__SHORT EXERCISE__
Search the records for "scene" and copy each line that holds it.

__INPUT DATA__
□ □ □ □ □ □ □
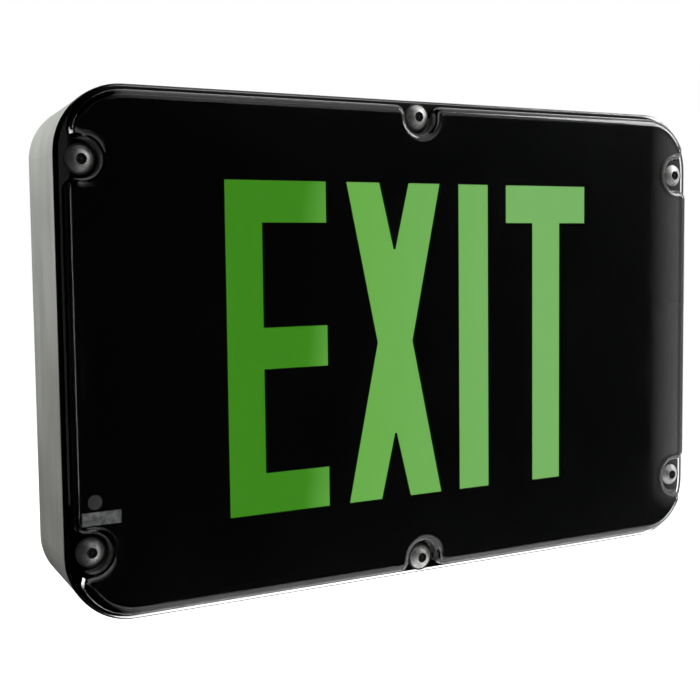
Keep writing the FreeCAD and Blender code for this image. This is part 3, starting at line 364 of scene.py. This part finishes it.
□ □ □ □ □ □ □
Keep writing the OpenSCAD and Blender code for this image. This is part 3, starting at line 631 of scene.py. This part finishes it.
□ □ □ □ □ □ □
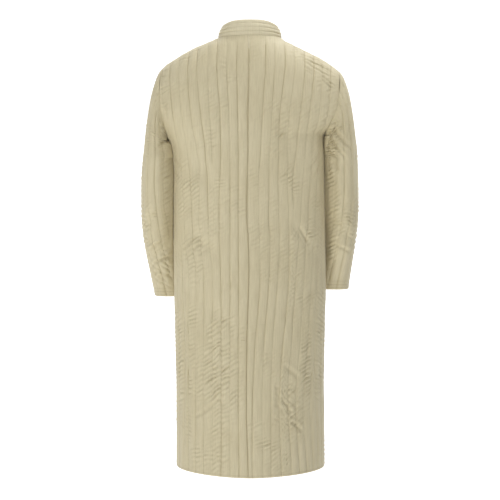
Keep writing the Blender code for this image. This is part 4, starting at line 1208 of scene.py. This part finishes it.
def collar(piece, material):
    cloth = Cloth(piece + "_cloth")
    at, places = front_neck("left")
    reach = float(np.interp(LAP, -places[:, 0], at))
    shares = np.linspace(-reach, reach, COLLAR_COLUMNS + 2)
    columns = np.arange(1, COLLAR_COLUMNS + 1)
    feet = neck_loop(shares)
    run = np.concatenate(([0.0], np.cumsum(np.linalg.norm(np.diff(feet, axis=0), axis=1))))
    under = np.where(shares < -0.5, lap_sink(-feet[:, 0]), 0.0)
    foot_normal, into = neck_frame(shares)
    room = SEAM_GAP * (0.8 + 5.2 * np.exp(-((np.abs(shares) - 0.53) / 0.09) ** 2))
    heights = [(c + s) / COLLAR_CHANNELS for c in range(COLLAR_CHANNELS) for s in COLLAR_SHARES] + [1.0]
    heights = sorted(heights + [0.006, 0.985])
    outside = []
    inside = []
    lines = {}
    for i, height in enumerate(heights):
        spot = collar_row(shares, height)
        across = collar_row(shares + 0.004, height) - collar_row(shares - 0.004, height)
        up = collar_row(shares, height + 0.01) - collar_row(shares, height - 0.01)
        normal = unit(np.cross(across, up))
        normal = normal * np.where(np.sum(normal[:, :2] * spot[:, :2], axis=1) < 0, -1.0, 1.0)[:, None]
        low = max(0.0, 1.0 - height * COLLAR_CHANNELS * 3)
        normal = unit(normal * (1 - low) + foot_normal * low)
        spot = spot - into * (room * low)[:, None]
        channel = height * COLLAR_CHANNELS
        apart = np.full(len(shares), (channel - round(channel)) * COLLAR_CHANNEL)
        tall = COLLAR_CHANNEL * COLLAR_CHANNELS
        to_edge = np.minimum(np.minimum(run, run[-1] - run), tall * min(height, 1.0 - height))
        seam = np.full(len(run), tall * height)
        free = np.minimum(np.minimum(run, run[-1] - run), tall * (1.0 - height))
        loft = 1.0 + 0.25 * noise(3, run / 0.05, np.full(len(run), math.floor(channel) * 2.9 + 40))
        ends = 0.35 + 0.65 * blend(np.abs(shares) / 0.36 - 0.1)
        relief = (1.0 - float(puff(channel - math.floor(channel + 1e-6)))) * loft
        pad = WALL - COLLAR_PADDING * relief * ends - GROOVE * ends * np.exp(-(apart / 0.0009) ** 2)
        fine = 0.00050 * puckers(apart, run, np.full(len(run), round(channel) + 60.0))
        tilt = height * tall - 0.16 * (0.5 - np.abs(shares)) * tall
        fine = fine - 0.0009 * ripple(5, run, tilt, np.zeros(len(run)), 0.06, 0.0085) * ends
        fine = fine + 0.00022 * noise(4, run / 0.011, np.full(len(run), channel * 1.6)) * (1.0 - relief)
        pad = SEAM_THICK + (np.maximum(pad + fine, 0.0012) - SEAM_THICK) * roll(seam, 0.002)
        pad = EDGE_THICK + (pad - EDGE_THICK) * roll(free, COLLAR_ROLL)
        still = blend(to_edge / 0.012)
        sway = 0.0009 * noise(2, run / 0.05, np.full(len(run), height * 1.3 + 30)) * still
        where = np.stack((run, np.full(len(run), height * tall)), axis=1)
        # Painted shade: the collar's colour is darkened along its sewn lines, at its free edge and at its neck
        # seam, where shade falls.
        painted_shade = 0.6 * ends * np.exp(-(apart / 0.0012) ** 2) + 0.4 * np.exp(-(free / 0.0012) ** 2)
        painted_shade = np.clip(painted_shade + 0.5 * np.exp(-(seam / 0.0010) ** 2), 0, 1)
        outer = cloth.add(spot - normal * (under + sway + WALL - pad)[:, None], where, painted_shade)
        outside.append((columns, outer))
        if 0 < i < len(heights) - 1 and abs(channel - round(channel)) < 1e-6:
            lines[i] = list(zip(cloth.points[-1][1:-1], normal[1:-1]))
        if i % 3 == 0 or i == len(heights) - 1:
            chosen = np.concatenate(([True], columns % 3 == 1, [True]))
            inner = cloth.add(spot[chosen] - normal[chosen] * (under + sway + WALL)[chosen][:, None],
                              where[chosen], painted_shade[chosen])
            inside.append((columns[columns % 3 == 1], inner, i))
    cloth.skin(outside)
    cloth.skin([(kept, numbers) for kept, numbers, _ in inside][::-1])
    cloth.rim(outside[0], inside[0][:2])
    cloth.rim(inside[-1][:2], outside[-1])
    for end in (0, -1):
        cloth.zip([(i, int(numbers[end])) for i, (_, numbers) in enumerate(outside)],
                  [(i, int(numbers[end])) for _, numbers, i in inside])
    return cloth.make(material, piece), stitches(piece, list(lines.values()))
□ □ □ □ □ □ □
__PROBLEM SOLUTION__
Keep writing the FreeCAD and Blender code for this image. This is part 3, starting at line 364 of scene.py. This part finishes it.
Keep writing the OpenSCAD and Blender code for this image. This is part 3, starting at line 631 of scene.py. This part finishes it.
Keep writing the Blender code for this image. This is part 4, starting at line 1208 of scene.py. This part finishes it.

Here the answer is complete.